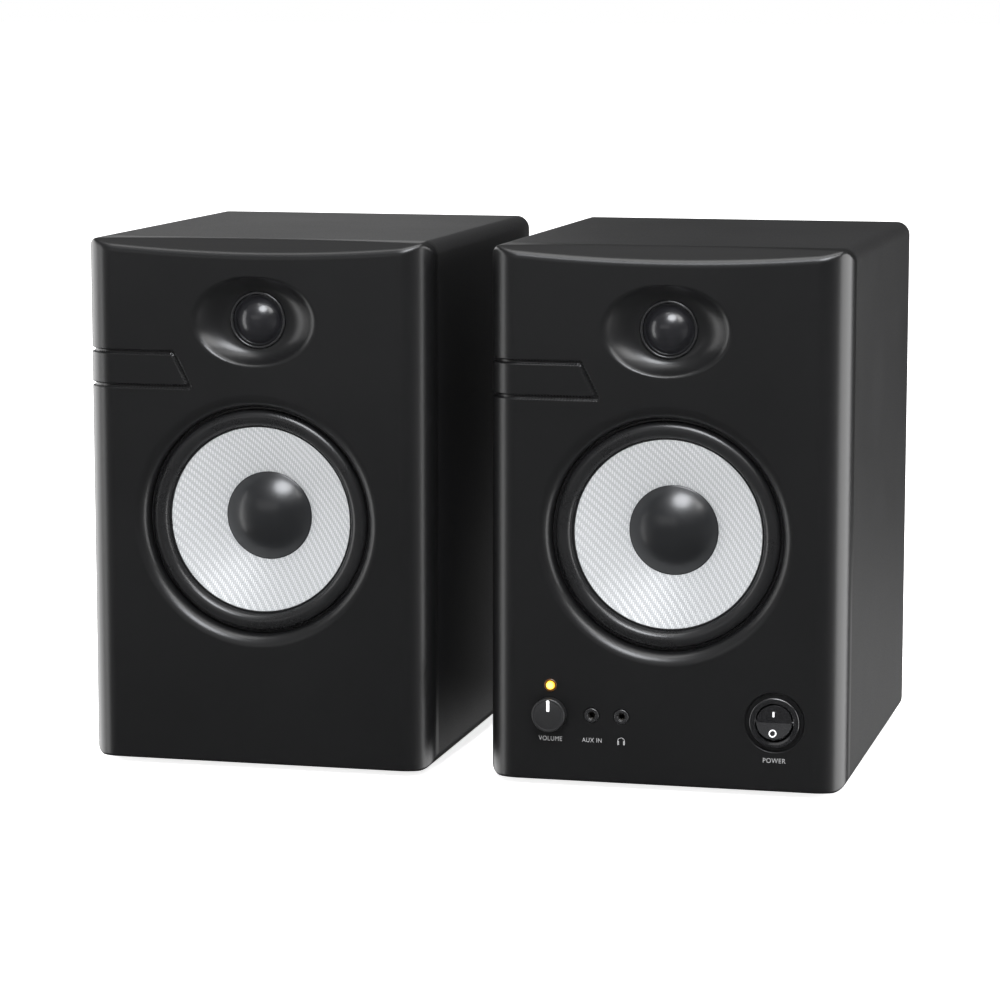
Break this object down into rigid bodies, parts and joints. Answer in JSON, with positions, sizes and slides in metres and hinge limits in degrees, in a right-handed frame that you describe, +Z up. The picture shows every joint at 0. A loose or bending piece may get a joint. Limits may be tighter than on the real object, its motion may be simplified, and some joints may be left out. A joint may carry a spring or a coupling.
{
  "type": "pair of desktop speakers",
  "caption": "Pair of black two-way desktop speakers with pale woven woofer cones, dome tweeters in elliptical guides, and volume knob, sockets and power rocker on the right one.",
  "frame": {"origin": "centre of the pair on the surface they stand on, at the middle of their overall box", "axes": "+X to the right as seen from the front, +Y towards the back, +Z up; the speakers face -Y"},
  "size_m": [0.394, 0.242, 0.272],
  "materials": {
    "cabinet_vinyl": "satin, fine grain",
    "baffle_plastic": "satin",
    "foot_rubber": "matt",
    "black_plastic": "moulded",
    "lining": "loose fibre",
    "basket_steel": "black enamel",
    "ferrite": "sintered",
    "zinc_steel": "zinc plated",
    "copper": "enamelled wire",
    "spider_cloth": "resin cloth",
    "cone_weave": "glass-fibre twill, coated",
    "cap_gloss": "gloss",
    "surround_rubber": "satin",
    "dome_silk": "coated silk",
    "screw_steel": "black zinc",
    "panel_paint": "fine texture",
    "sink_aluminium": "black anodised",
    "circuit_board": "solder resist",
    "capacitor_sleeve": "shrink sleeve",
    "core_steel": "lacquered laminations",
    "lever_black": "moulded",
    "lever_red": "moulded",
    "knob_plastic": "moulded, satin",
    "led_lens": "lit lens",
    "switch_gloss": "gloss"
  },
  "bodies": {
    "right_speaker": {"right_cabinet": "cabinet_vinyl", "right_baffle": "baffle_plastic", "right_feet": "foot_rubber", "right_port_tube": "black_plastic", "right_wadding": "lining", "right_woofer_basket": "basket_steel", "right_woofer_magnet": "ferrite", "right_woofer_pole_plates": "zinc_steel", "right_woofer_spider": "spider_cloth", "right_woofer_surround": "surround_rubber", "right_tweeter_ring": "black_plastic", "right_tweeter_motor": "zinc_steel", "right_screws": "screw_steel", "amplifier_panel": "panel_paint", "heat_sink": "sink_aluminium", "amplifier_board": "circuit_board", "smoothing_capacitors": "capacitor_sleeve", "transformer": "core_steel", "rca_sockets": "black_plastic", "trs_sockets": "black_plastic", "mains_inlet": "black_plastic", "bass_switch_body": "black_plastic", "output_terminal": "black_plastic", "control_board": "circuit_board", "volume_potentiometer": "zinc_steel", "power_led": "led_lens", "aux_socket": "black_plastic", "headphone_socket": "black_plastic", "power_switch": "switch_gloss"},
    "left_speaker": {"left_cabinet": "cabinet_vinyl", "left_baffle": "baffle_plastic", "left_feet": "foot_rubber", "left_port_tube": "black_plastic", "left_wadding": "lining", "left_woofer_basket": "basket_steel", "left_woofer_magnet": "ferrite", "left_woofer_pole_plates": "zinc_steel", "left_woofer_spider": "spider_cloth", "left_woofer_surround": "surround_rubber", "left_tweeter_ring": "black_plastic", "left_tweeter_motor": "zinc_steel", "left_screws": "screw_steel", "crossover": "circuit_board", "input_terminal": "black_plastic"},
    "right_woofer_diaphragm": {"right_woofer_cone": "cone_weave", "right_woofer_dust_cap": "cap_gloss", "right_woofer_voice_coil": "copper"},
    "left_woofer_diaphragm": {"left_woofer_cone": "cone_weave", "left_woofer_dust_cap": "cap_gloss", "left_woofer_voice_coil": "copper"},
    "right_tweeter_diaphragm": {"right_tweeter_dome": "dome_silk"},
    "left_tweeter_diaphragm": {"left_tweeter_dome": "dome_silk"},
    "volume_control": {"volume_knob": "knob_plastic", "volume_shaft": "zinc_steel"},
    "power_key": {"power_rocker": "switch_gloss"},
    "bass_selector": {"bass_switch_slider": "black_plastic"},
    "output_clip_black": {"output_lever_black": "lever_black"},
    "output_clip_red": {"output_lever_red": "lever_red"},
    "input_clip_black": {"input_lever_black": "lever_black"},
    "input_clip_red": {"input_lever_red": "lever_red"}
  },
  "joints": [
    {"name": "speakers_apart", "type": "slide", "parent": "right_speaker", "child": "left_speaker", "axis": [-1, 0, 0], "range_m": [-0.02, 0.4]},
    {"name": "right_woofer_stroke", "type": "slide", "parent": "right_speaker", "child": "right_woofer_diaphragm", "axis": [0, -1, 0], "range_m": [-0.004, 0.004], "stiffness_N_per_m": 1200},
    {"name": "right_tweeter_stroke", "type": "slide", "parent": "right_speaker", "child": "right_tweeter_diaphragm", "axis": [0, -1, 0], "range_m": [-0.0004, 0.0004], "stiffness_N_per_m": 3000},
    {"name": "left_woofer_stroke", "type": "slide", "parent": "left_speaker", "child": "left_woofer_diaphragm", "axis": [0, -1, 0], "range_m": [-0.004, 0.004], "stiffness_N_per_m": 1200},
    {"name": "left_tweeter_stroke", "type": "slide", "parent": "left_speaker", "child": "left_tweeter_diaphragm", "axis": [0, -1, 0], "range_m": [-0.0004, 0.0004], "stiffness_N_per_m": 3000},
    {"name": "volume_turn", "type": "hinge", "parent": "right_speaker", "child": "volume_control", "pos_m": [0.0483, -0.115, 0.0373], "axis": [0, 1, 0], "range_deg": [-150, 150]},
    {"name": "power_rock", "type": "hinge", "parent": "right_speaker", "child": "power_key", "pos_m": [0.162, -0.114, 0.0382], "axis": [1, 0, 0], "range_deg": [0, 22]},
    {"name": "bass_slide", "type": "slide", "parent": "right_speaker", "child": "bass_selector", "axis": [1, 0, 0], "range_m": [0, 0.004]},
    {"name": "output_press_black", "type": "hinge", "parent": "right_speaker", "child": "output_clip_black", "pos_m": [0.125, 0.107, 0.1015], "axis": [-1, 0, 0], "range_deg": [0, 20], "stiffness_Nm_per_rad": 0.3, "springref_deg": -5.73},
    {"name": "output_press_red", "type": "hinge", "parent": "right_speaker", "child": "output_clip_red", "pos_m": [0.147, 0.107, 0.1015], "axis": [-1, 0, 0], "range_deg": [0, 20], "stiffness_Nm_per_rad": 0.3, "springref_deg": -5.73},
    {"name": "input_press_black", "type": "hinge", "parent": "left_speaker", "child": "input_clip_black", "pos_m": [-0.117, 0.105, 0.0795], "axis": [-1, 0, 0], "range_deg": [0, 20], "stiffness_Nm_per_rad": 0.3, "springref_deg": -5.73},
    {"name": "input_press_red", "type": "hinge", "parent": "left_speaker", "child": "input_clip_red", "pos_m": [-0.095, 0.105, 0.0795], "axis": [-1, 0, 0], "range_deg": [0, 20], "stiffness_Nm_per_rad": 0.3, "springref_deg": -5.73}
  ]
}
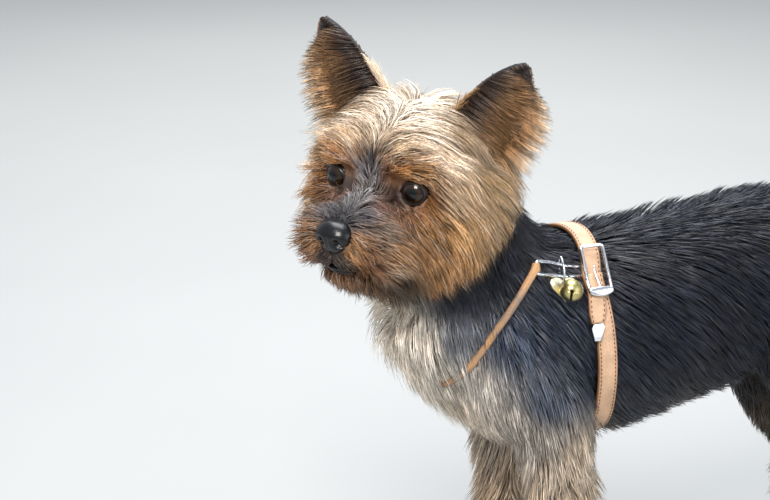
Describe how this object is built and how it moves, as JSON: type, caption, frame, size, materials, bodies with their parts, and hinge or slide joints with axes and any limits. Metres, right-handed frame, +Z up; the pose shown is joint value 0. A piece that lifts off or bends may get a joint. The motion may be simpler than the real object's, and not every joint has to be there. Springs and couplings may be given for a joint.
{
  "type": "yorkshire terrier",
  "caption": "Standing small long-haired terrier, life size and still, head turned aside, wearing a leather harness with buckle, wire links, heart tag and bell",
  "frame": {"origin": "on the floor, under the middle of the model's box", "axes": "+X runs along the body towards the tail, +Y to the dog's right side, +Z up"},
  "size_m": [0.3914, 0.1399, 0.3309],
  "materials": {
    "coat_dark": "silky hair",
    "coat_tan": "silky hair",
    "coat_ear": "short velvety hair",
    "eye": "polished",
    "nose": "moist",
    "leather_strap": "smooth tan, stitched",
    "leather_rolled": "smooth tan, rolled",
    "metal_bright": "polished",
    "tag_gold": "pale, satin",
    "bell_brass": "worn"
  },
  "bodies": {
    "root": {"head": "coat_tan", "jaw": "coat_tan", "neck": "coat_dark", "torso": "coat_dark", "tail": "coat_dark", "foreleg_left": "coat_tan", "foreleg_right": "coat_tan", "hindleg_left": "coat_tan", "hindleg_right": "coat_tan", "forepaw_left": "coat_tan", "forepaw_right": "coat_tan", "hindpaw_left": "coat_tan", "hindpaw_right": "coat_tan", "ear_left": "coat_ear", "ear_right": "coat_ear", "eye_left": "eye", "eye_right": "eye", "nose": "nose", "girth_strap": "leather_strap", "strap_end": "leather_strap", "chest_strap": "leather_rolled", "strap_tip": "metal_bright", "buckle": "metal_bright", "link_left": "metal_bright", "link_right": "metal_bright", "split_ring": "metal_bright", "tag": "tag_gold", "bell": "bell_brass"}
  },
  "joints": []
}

***

Take every line from the records above that has the word "loose" and copy it.

_Response to this task_
Break this object down into rigid bodies, parts and joints. Answer in JSON, with positions, sizes and slides in metres and hinge limits in degrees, in a right-handed frame that you describe, +Z up. The picture shows every joint at 0. A loose or bending piece may get a joint. Limits may be tighter than on the real object, its motion may be simplified, and some joints may be left out. A joint may carry a spring or a coupling.
    "lining": "loose fibre",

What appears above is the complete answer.